[Task to complete]:
Extract the first line through the line containing "LAYOUT = Layout.from_record()" from the listing below, exactly as written.

[Materials provided]:
[START]

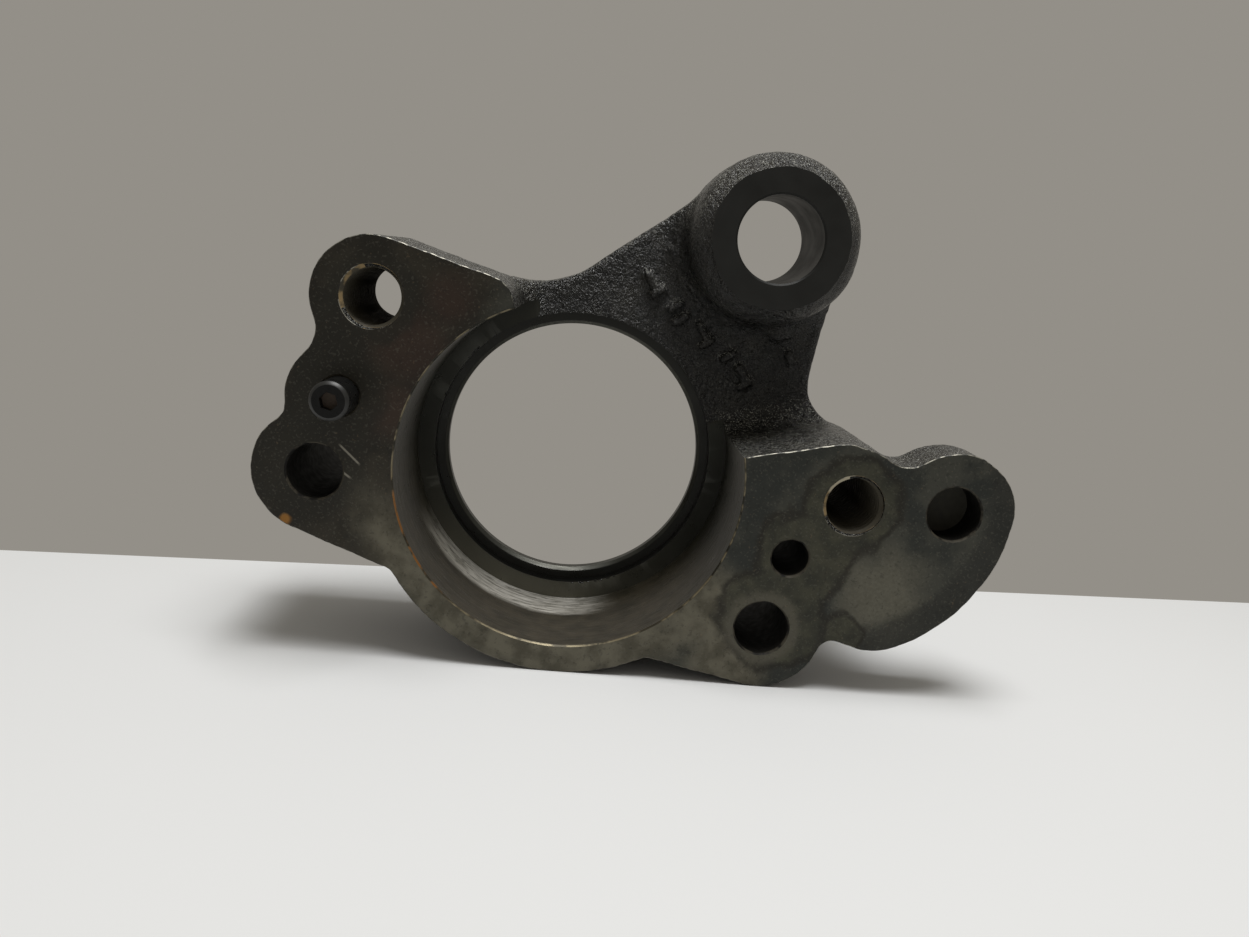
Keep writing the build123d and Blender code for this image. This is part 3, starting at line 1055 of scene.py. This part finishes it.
def black_oxide(sheet: Recipe) -> bpy.types.Material:
    """Black oxide steel, a little oily.

    Args:
        sheet: The recipe to write on.

    Returns:
        The finished material.
    """
    mottle = sheet.grain(1.6, 4.0)
    colour = sheet.mix(mottle, tone(12, 12, 12), tone(26, 26, 25))
    roughness = sheet.between(mottle, 0.2, 0.8, (0.24, 0.4))
    return sheet.finish(colour, roughness, 0.0, sheet.grain(0.3), 0.01, specular=0.12)


def nose_ring(sheet: Recipe) -> bpy.types.Material:
    """The pin's chamfer, its oxide thinned by handling.

    Args:
        sheet: The recipe to write on.

    Returns:
        The finished material.
    """
    mottle = sheet.grain(1.4, 4.0, seed=6.0)
    return sheet.finish(sheet.mix(mottle, tone(26, 26, 25), tone(46, 46, 44)), 0.4, 0.3)


def socket_floor(sheet: Recipe) -> bpy.types.Material:
    """Dry brown dirt in the pin's socket.

    Args:
        sheet: The recipe to write on.

    Returns:
        The finished material.
    """
    mottle = sheet.grain(1.0, 4.0)
    colour = sheet.mix(mottle, tone(58, 48, 40), tone(84, 72, 61))
    return sheet.finish(colour, 0.8, 0.0, mottle, 0.05)


def pale_paint(sheet: Recipe) -> bpy.types.Material:
    """Plain pale bench.

    Args:
        sheet: The recipe to write on.

    Returns:
        The finished material.
    """
    return sheet.finish(tone(216, 217, 217), 0.6, 0.0)


LOOKS = (
    Look("cast_skin", cast_skin),
    Look("front_face", front_face),
    Look("bearing_seat", bearing_seat),
    Look("drilled_hole", drilled_hole),
    Look("eye_finish", eye_finish),
    Look("worn_edge", worn_edge),
    Look("rear_faces", rear_faces),
)
PIN_LOOKS = (
    Look("black_oxide", black_oxide),
    Look("nose_ring", nose_ring),
    Look("socket_floor", socket_floor),
)
LAYOUT = Layout.from_record()


# ---- the pin and the room -----------------------------------------------------------------------


@dataclass
class LocatingPin:
    """The locating pin: a ground shank with a groove behind its nose and a hexagon socket."""

    layout: Layout
    radius: float = 6.0
    proud: float = 13.0
    seated: float = 24.0
    nose: float = 0.9
    groove_at: float = 3.2
    groove_width: float = 1.2
    groove_depth: float = 0.45
    socket_flats: float = 5.0
    socket_depth: float = 3.0

    def build(self) -> bpy.types.Object:
        """Make the pin.

        Returns:
            The pin's object.
        """
        top, bottom = -self.proud, self.seated
        neck = top + self.groove_at
        soft = 0.15
        full, tip, waist = self.radius, self.radius - self.nose, self.radius - self.groove_depth
        outline = [
            (0, top), (tip - soft, top), (tip, top + soft / 2),
            (full - soft / 2, top + self.nose), (full, top + self.nose + soft), (full, neck),
            (waist, neck + soft), (waist, neck + self.groove_width - soft),
            (full, neck + self.groove_width),
            (full, bottom - self.nose), (tip, bottom), (0, bottom),
        ]
        at = self.layout.place("locating_pin_end")
        pin = Turning("locating_pin_steel", at, outline, facets=96).build(self.layout)
        corner, floor = self.socket_flats / math.sqrt(3), top + self.socket_depth
        tool = Turning("socket", at, [(0, top - 1), (corner, top - 1), (corner, floor), (0, floor)],
                       facets=6).build(self.layout)
        step = pin.modifiers.new("socket", "BOOLEAN")
        step.operation, step.solver, step.object = "DIFFERENCE", "MANIFOLD", tool
        settle(pin)
        bpy.data.objects.remove(tool)
        self.dress(pin.data, top)
        return pin

    def dress(self, mesh: bpy.types.Mesh, top: float) -> None:
        """Give the shank, the rubbed nose and the socket's floor their finishes.

        Args:
            mesh: The pin's mesh.
            top: Depth of its nose.
        """
        mesh.materials.clear()
        for look in PIN_LOOKS:
            mesh.materials.append(look.make())
        at = self.layout.place("locating_pin_end")
        for face in mesh.polygons:
            u, v, depth = self.layout.plan(np.array([face.center]))[0]
            r = math.hypot(u - at[0], v - at[1])
            if abs(depth - top - self.socket_depth) < 0.05 and r < self.socket_flats:
                face.material_index = 2
            elif top + 0.01 < depth < top + self.nose + 0.1 and r > self.radius - self.nose - 0.2:
                face.material_index = 1
        mesh.polygons.foreach_set("use_smooth", np.ones(len(mesh.polygons), bool))
        mesh.set_sharp_from_angle(angle=math.radians(25))


@dataclass
class Room:
    """A plain pale bench that ends behind the part, in a grey room with soft overhead light."""

    floor_z: float
    edge_behind: float = 0.1067
    edge_turn: float = 6.92
    reach: float = 3.2
    grey: Tone = (0.292, 0.275, 0.246)

    def build(self) -> None:
        """Make the bench, the lights and the grey surroundings."""
        shape = bmesh.new()
        bmesh.ops.create_grid(shape, x_segments=1, y_segments=1, size=self.reach / 2)
        bmesh.ops.translate(shape, vec=(0, -self.reach / 2, 0), verts=shape.verts)
        mesh = bpy.data.meshes.new("bench")
        shape.to_mesh(mesh)
        shape.free()
        bench = new_object("bench", mesh)
        turn = Matrix.Rotation(math.radians(self.edge_turn), 4, "Z")
        bench.matrix_world = Matrix.Translation((0, self.edge_behind, self.floor_z)) @ turn
        mesh.materials.append(Look("bench_paint", pale_paint).make())
        self.light("overhead", (0.10, -0.10, 1.0), (0.0, 0.0, 0.0), 0.5, 11.0)
        world = bpy.data.worlds.new("soft_room")
        bpy.context.scene.world = world
        world.use_nodes = True
        world.node_tree.nodes["Background"].inputs[0].default_value = (*self.grey, 1.0)
        world.node_tree.nodes["Background"].inputs[1].default_value = 1.0

    def light(self, name: str, place: Tone, aim: Tone, size: float, power: float) -> None:
        """Hang one soft lamp.

        Args:
            name: The lamp's name.
            place: Where it hangs.
            aim: What it points at.
            size: Its width, in metres.
            power: Its power, in watts.
        """
        lamp = bpy.data.lights.new(name, "AREA")
        lamp.size, lamp.energy = size, power
        item = bpy.data.objects.new(name, lamp)
        bpy.context.scene.collection.objects.link(item)
        item.location = place
        item.rotation_euler = (Vector(aim) - Vector(place)).to_track_quat("-Z", "Y").to_euler()


@dataclass
class Viewpoint:
    """The camera: where it stands, which way it looks and how far it leans."""

    place: Tone = (0.0017, -0.3184, 0.0676)
    heading: float = 2.717
    dip: float = 11.151
    lean: float = 5.3
    lens_mm: float = 29.98

    def build(self) -> None:
        """Make the camera and set it as the scene's own."""
        data = bpy.data.cameras.new("camera")
        data.lens, data.sensor_width, data.sensor_fit = self.lens_mm, 36.0, "HORIZONTAL"
        data.clip_start = 0.01
        item = bpy.data.objects.new("camera", data)
        bpy.context.scene.collection.objects.link(item)
        heading = Matrix.Rotation(-math.radians(self.heading), 4, "Z")
        dip = Matrix.Rotation(math.radians(90 - self.dip), 4, "X")
        lean = Matrix.Rotation(math.radians(self.lean), 4, "Z")
        item.matrix_world = Matrix.Translation(self.place) @ heading @ dip @ lean
        bpy.context.scene.camera = item


def main() -> None:
    """Build the pieces in order, the room and the camera."""
    logging.basicConfig(level=logging.INFO, format="%(message)s")
    housing = Housing(LAYOUT, Casting(LAYOUT)).build()
    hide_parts("housing")
    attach(housing, "root")
    log.info("housing: %d polygons", len(housing.data.polygons))
    pin = LocatingPin(LAYOUT).build()
    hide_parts("locating_pin")
    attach(pin, "root")
    log.info("locating pin: %d polygons", len(pin.data.polygons))
    Room(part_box("housing")[0].z).build()
    Viewpoint().build()
    bpy.context.scene.view_settings.view_transform = "Standard"


if __name__ == "__main__":
    main()
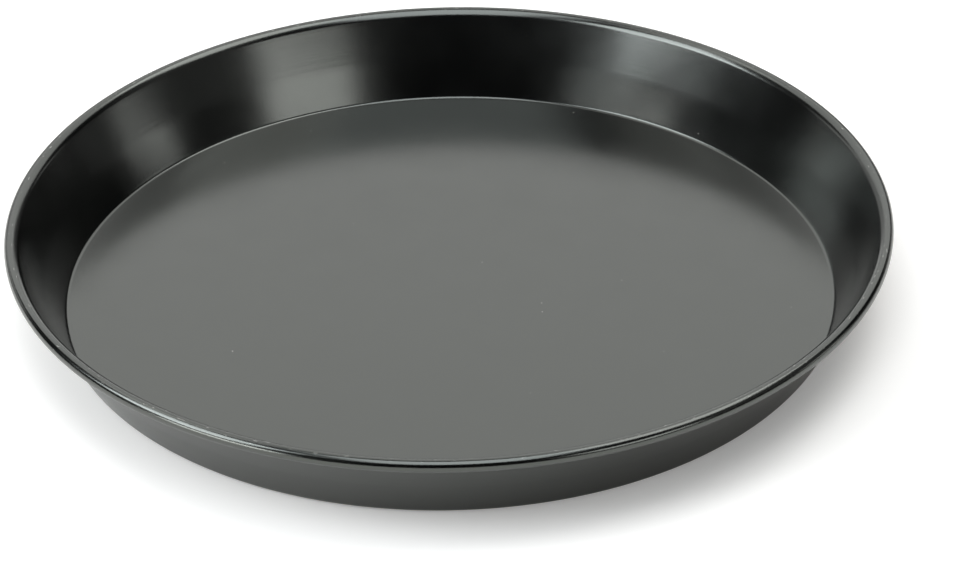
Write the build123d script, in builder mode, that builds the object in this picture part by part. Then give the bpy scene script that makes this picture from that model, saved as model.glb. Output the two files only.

[END]

[Expected output]:
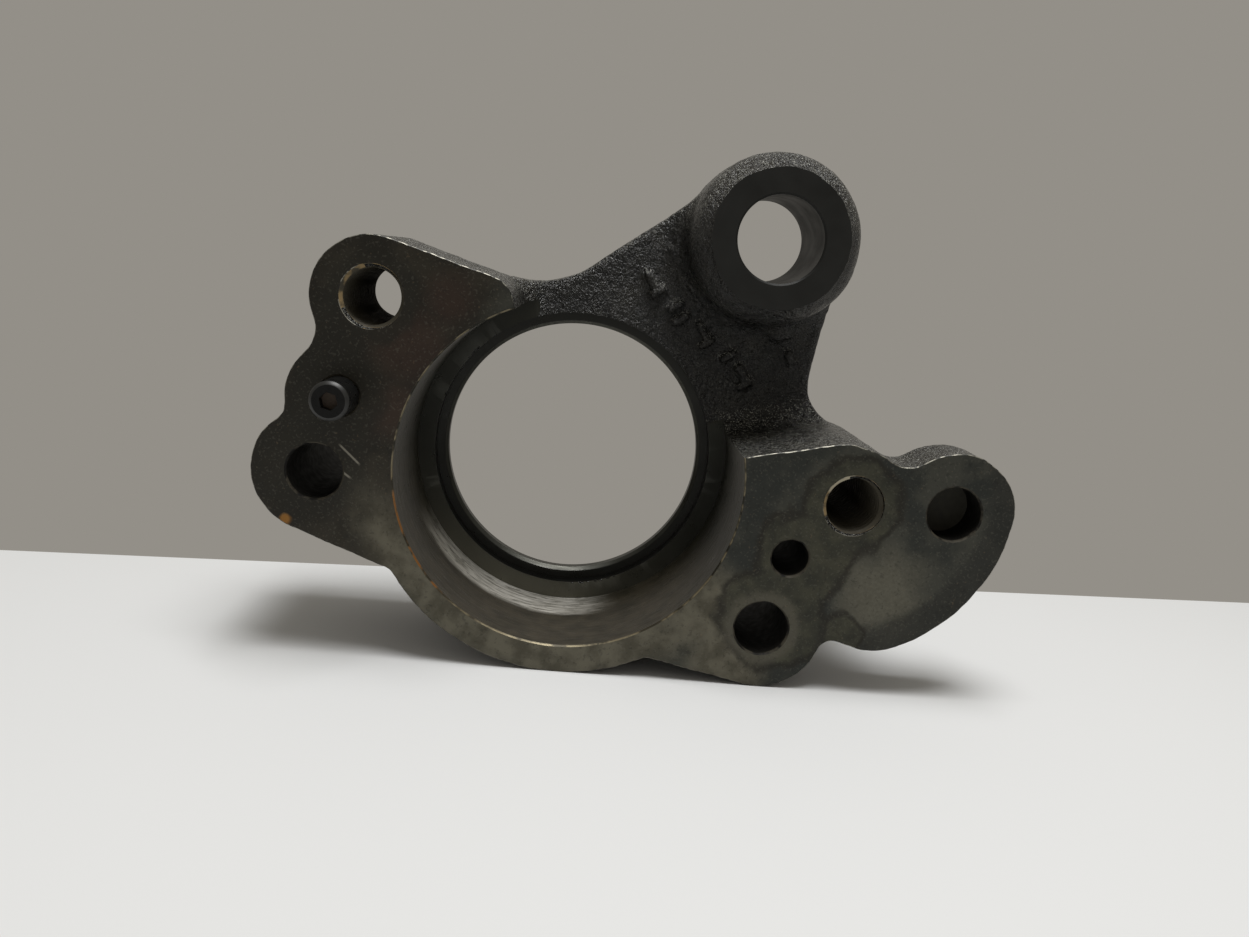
Keep writing the build123d and Blender code for this image. This is part 3, starting at line 1055 of scene.py. This part finishes it.
def black_oxide(sheet: Recipe) -> bpy.types.Material:
    """Black oxide steel, a little oily.

    Args:
        sheet: The recipe to write on.

    Returns:
        The finished material.
    """
    mottle = sheet.grain(1.6, 4.0)
    colour = sheet.mix(mottle, tone(12, 12, 12), tone(26, 26, 25))
    roughness = sheet.between(mottle, 0.2, 0.8, (0.24, 0.4))
    return sheet.finish(colour, roughness, 0.0, sheet.grain(0.3), 0.01, specular=0.12)


def nose_ring(sheet: Recipe) -> bpy.types.Material:
    """The pin's chamfer, its oxide thinned by handling.

    Args:
        sheet: The recipe to write on.

    Returns:
        The finished material.
    """
    mottle = sheet.grain(1.4, 4.0, seed=6.0)
    return sheet.finish(sheet.mix(mottle, tone(26, 26, 25), tone(46, 46, 44)), 0.4, 0.3)


def socket_floor(sheet: Recipe) -> bpy.types.Material:
    """Dry brown dirt in the pin's socket.

    Args:
        sheet: The recipe to write on.

    Returns:
        The finished material.
    """
    mottle = sheet.grain(1.0, 4.0)
    colour = sheet.mix(mottle, tone(58, 48, 40), tone(84, 72, 61))
    return sheet.finish(colour, 0.8, 0.0, mottle, 0.05)


def pale_paint(sheet: Recipe) -> bpy.types.Material:
    """Plain pale bench.

    Args:
        sheet: The recipe to write on.

    Returns:
        The finished material.
    """
    return sheet.finish(tone(216, 217, 217), 0.6, 0.0)


LOOKS = (
    Look("cast_skin", cast_skin),
    Look("front_face", front_face),
    Look("bearing_seat", bearing_seat),
    Look("drilled_hole", drilled_hole),
    Look("eye_finish", eye_finish),
    Look("worn_edge", worn_edge),
    Look("rear_faces", rear_faces),
)
PIN_LOOKS = (
    Look("black_oxide", black_oxide),
    Look("nose_ring", nose_ring),
    Look("socket_floor", socket_floor),
)
LAYOUT = Layout.from_record()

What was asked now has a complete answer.